The new secretary-general and U.S. representative should also continue Annan's important work on the new Peacebuilding Commission, which helps countries like the Congo, Bosnia and Sierra Leone re-build after devastating civil wars on solid foundations of democracy and reconciliation.

Unfortunately Annan's other big reform innovation, the Human Rights Committee, sadly seems to have inherited the crippling problem of its predecessor: paralysis by the membership of some of the world's worst human rights abusers, e.g. Libya, Sudan, Russia, China, Algeria, etc. It seems a classic case of electing foxes to guard the henhouse.

The U.N. can be a frustrating experience for anyone who wants to see global problems of peace and justice actually getting solved. And it has generally failed in the primary mission of its founders: "to save succeeding generations from the scourge of war." Why then is the U.N. still worth having?

After 20 years of teaching about the U.N. and taking my Edgewood College students there each spring, I have three partial answers.

First, it provides the only fully inclusive global forum where all nations can debate issues, argue, and even denounce one another - but all without weapons or violence. And occasionally they even forge a consensus on common concerns such as global warming, international terrorism and world poverty.

Second, the U.N. family also includes the less publicized, but life-saving work of the World Health Organization, the U.N. Environmental Program, UNICEF, the U.N. Development Program and programs for refugee relief, etc. If you travel through distressed areas of Africa, Asia or Latin America, you will almost always see this crucial U.N. humanitarian work: children being inoculated, refugees housed and fed, human rights abuses documented, elections monitored, conflict areas patrolled by U.N. peacekeepers.
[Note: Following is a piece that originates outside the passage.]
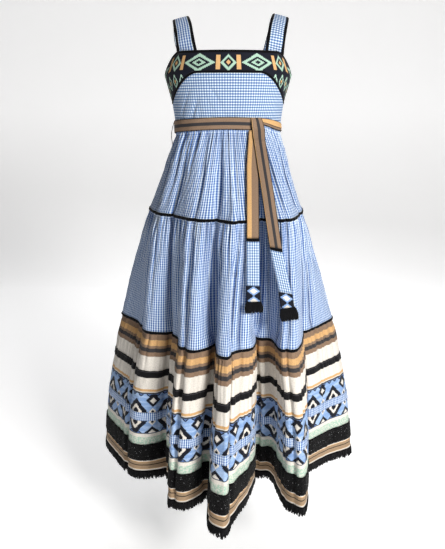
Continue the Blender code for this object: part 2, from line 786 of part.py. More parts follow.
def skirt_front(x, z, half_width):
    """The foremost y of the skirt's outside across a strip's width at this height."""
    if z > Z_TIER1:
        tier, top, bottom = TIER1, Z_BELT - SEAM_UNDER_BELT, Z_TIER1
    else:
        tier, top, bottom = TIER2, Z_TIER1, Z_TIER2
    down = min(max((z - top) / (bottom - top), 0.0), 1.0)
    ring = tier.top * (1.0 - down) + tier.bottom * down
    swell = tier.belly * math.sin(math.pi * down) + tier.gather * gather_reach(down, tier.fade)
    ring = ring * (1.0 + swell / np.hypot(ring[:, 0], ring[:, 1]))[:, None]
    near = (np.abs(ring[:, 0] - x) < half_width) & (ring[:, 1] < 0)
    return float(ring[near, 1].min())


def belt_end_middle(side, z):
    line = BELT_END_LINES[side]
    return float(np.interp(z, [row[0] for row in reversed(line)], [row[1] for row in reversed(line)]))


def belt_end_depth(side, z, width):
    """The y of a strip that lies on the folds; the right end lies on the left one near the knot."""
    x = belt_end_middle(side, z)
    aside, along = BELT_END_LOOK
    y = min(skirt_front(x, z + step, width / 2 + aside) for step in (-along, 0.0, along))
    if z > BELT_END_LEAVES:
        y = min(y, torso_point(BELT_END_TURN, z, BELT_CLEAR + BELT_THICK).y)
    if side == "right" and x - belt_end_middle("left", z) < width + BELT_END_SPREAD:
        y = min(y, belt_end_depth("left", z, width) - BELT_END_LAYER)
    return y


def belt_end_row(side, z, width, out):
    """Left and right point of a strip's cross line at this height."""
    x = belt_end_middle(side, z)
    lean = (belt_end_middle(side, z - 0.01) - x) / 0.01
    across = Vector((1.0, 0.0, lean)).normalized() * (width / 2)
    ends = [Vector((x, 0.0, z)) - across, Vector((x, 0.0, z)) + across]
    for end in ends:
        end.y = belt_end_depth(side, end.z, width) - LAY_GAP - BELT_END_THICK["trim"] - out
    return ends


def belt_end_rows(side, z_top, z_bottom, width, out):
    count = max(1, round((z_top - z_bottom) / BELT_ROW_HEIGHT))
    return [belt_end_row(side, z_top + (z_bottom - z_top) * k / count, width, out)
            for k in range(count + 1)]


def make_belt_end(side, column):
    tops = [row[column] for row in BELT_END_PIECES] + [BELT_FRINGE_TOP[side]]
    for k, (tag, width, finish, *_) in enumerate(BELT_END_PIECES):
        thickness = BELT_END_THICK[tag]
        proud = (thickness - BELT_END_THICK["strip"]) / 2
        skins = [belt_end_rows(side, tops[k], tops[k + 1] + SEAM_GAP, width, out)
                 for out in (proud, proud - thickness)]
        make_wall(f"belt_{side}_{tag}", *skins, finish)
    make_belt_fringe(side)


def make_belt_fringe(side):
    """The end's brush: a heading strip with a pointed lock under each of its lower faces."""
    head_top = belt_end_row(side, BELT_FRINGE_TOP[side], BELT_FRINGE_WIDTH, 0.0)
    head_low = belt_end_row(side, BELT_FRINGE_TOP[side] - BELT_FRINGE_HEAD, BELT_FRINGE_WIDTH, 0.0)
    thick = Vector((0.0, BELT_FRINGE_THICK / 2, 0.0))
    rings = []
    for left, right, shift in ((*head_top, thick), (*head_top, -thick), (*head_low, -thick),
                               (*head_low, thick)):
        rings.append([left.lerp(right, i / BELT_FRINGE_STRANDS) + shift
                      for i in range(BELT_FRINGE_STRANDS + 1)])
    work = bmesh.new()
    loops = [[work.verts.new(point) for point in ring] for ring in rings]
    roots = []
    for i in range(BELT_FRINGE_STRANDS):
        for k in range(4):
            a, b = loops[k], loops[(k + 1) % 4]
            face = work.faces.new((a[i], b[i], b[i + 1], a[i + 1]))
            if k == 2:
                roots.append(face)
    for i in (0, BELT_FRINGE_STRANDS):
        work.faces.new([loop[i] for loop in loops])
    for number, face in enumerate(roots):
        middle = face.calc_center_median()
        tip = bmesh.ops.poke(work, faces=[face])["verts"][0]
        spread = (number + 0.5) / BELT_FRINGE_STRANDS - 0.5
        drop = BELT_FRINGE_END[side] - middle.z + FRINGE_UNEVEN * uneven(number, 21)
        tip.co = middle + Vector((BELT_FRINGE_SPREAD * spread, 0.0, drop))
    bmesh.ops.recalc_face_normals(work, faces=work.faces[:])
    mesh = bpy.data.meshes.new(f"belt_{side}_fringe")
    work.to_mesh(mesh)
    work.free()
    return link_object(f"belt_{side}_fringe", mesh, "yarn")


# Thread carrier at the left side, a row for each bend: height from the belt's middle, distance out
# from the torso. Its lower end is sewn to tier 1.
LOOP_RADIUS = 0.0010
LOOP_BENDS = ((0.0230, 0.0013), (0.0165, 0.0056), (0.0060, 0.0088), (-0.0060, 0.0110),
              (-0.0160, 0.0120), (-0.0240, 0.0116))
LOOP_LOW_SHARE = 0.12


def make_belt_loop():
    """A thread loop that holds the belt at the left side seam."""
    degrees = FOLD_BENDS[SIDE_LEFT_BEND][0]
    points = [torso_point(degrees, z_belt(degrees) + rise, out) for rise, out in LOOP_BENDS]
    points.append(TIER1.point(0.0, LOOP_LOW_SHARE, 0.0, LOOP_RADIUS + SEAM_GAP))
    curve = bpy.data.curves.new("belt_loop", "CURVE")
    curve.dimensions = "3D"
    curve.bevel_depth = LOOP_RADIUS
    curve.bevel_resolution = 1
    curve.use_fill_caps = True
    spline = curve.splines.new("POLY")
    spline.points.add(len(points) - 1)
    for slot, point in zip(spline.points, points):
        slot.co = (*point, 1.0)
    loop = bpy.data.objects.new("belt_loop", curve)
    curve.materials.append(FINISHES["thread"])
    PARTS.objects.link(loop)
    return loop


def main():
    make_straps()
    make_bodice()
    make_belt_wrap()
    make_belt_knot()
    make_belt_end("left", 3)
    make_belt_end("right", 4)
    make_belt_loop()
    walls = make_tiers()
    make_seam_trim("tier1_trim", TIER1, TIER2, TRIM_COLUMNS)
    make_seam_trim("tier2_trim", TIER2, BORDER, TRIM_COLUMNS)
    make_border_tapes(walls)
    make_hem_fringe()


main()
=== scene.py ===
# %% [markdown]
# # A tiered gingham sundress
# The dress stands in the form that it has when it is worn, with nobody in it. Each cut and sewn piece
# is made here as thin cloth on the hollow shape of its solid. The solids come first, because they say
# where every seam lies, and nothing here changes their size.

# %% Load the solids
import math

import bpy
import numpy as np
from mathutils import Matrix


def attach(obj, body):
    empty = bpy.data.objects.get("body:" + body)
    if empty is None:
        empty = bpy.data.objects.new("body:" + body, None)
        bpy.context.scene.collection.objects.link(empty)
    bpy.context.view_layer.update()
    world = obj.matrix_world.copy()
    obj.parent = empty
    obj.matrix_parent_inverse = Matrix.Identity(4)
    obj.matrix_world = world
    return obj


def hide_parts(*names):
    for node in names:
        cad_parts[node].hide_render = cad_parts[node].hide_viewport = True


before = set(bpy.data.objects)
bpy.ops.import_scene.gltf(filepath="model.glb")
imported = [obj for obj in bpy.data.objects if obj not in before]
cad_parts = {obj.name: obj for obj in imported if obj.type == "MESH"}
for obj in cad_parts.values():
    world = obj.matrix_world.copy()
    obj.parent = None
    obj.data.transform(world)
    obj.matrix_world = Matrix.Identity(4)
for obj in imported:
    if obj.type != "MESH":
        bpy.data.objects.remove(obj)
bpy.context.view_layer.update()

# %% [markdown]
# ## The camera
# The picture was taken from a little above, so the round seams show as shallow bowls and the hem as a
# deep one. A lens is easiest to set by its focal length in picture points: 650 for a picture that is
# 549 points high. The camera is tipped down and the dress stands plumb, as its solids do.

# %% Camera
PICTURE_HEIGHT = 549
FOCAL_POINTS = 650
DOWNWARD_DEGREES = 14.6
CAMERA_PLACE = (-0.0143, -1.75, -0.2152)


def add_object(name, data):
    thing = bpy.data.objects.new(name, data)
    bpy.context.scene.collection.objects.link(thing)
    return thing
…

Lastly, for all of its faults and frustrations, the U.N. Charter still represents humankind's most noble and ancient dream: "to practice tolerance and live together in peace with one another as good neighbors." The United Nations is ultimately about our shared vision of human dignity and of one human family striving - however imperfectly - to survive together on one fragile and finite planet.

The day we give up on that dream is the day our world begins to die.

Dr. Vincent Kavaloski is a professor of philosophy at Edgewood College. He recently represented the Dane County United Nations Association at the National UNA conference in New York City.